We need to share the experience of pain and hardship with each other, so that we are bonded together as a body of Christ, looking out for each other. Looking to each other to see how the other is hurting. Looking to each other for prayer and support. In order for that to happen, we need to open ourselves to give and receive help. And through our shared hardship, we will be bonded together more deeply as the body of Christ. Our crosses will forge a community that shares in Christ’s sufferings and is made strong and mutually supportive by them.

The intensity of bearing our crosses can sometimes be enough to hide for awhile what God is doing. If we’re just thinking the thoughts of man, we just see that we have everything to lose. If we listen to the thoughts of God, we see that losing everything—denying ourselves, taking up our cross and following Jesus—this is the only way to save our lives. We do have to lose everything to gain Christ. For whoever would save his life will lose it, but whoever loses his life for my sake and the gospel’s will save it. For what does it profit a man to gain the whole world and forfeit his life? What seems like the worst calculation ever to man’s thinking, is the only correct calculation in God’s thinking. Hidden in the cross and suffering is the resurrection and Christ saving your life. Hidden in the cross and suffering is Jesus calling you His own before the Father, because you loved Him and followed Him.

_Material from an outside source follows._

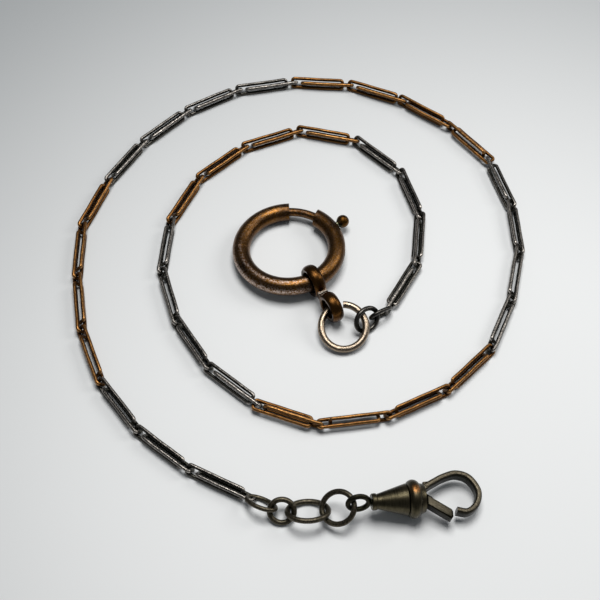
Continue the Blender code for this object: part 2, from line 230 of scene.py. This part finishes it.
def recalculated(made, weld=False):
    """The solid with its faces turned outwards, and coincident points made one if weld is set."""
    form = bmesh.new()
    form.from_mesh(made.data)
    if weld:
        bmesh.ops.remove_doubles(form, verts=form.verts, dist=WELD)
    bmesh.ops.recalc_face_normals(form, faces=form.faces)
    form.to_mesh(made.data)
    form.free()
    return made


def turned(name, profile, steps, closed=False):
    """A solid turned about Z, from (radius, height) pairs in millimetres."""
    points, faces = [], []
    count = len(profile)
    for step in range(steps):
        turn = 2 * pi * step / steps
        points += [(r * cos(turn), r * sin(turn), z) for r, z in profile]
    for step in range(steps):
        first, second = step * count, (step + 1) % steps * count
        for i in range(count if closed else count - 1):
            j = (i + 1) % count
            faces.append((first + i, second + i, second + j, first + j))
    return recalculated(mesh_from(name, points, faces), weld=True)


def ball(name, radius, centre, stretch=(1, 1, 1)):
    mesh = bpy.data.meshes.new(name)
    form = bmesh.new()
    bmesh.ops.create_uvsphere(form, u_segments=28, v_segments=18, radius=radius * MM)
    bmesh.ops.scale(form, vec=stretch, verts=form.verts)
    bmesh.ops.translate(form, vec=Vector(centre) * MM, verts=form.verts)
    form.to_mesh(mesh)
    form.free()
    return linked(name, mesh)


def plate(name, outline, half_thickness, bevel=0.0, segments=3):
    """A flat plate with rounded edges, from an outline in millimetres."""
    form = bmesh.new()
    low = [form.verts.new((x * MM, y * MM, -half_thickness * MM)) for x, y in outline]
    high = [form.verts.new((x * MM, y * MM, half_thickness * MM)) for x, y in outline]
    form.faces.new(low[::-1])
    form.faces.new(high)
    rims = []
    for i in range(len(outline)):
        j = (i + 1) % len(outline)
        form.faces.new((low[i], low[j], high[j], high[i]))
        rims += [(low[i], low[j]), (high[i], high[j])]
    bmesh.ops.recalc_face_normals(form, faces=form.faces)
    if bevel:
        edges = [form.edges.get(pair) for pair in rims]
        bmesh.ops.bevel(form, geom=edges, offset=bevel * MM, segments=segments, profile=0.5,
                        affect="EDGES", clamp_overlap=True)
    mesh = bpy.data.meshes.new(name)
    form.to_mesh(mesh)
    form.free()
    return linked(name, mesh)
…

If you count out God, doesn’t matter what else is in the equation. It's broken. It won’t add up. But Jesus must break us free from the short-sighted thoughts of men, that only see that we’ve got everything to lose. Jesus sets our thoughts on God, so that we see that in His cross, there is everything to gain. The kingdom of God is in that cross. His forgiveness, peace, and life is in that cross. Everything we stand to lose in this life is temporary and revocable anyway. Nothing we seem to be holding onto is ours for very long anyway. But there is an eternal weight of glory in store for those who follow Jesus. In Jesus, Everything to Lose becomes Everything to Gain. Amen!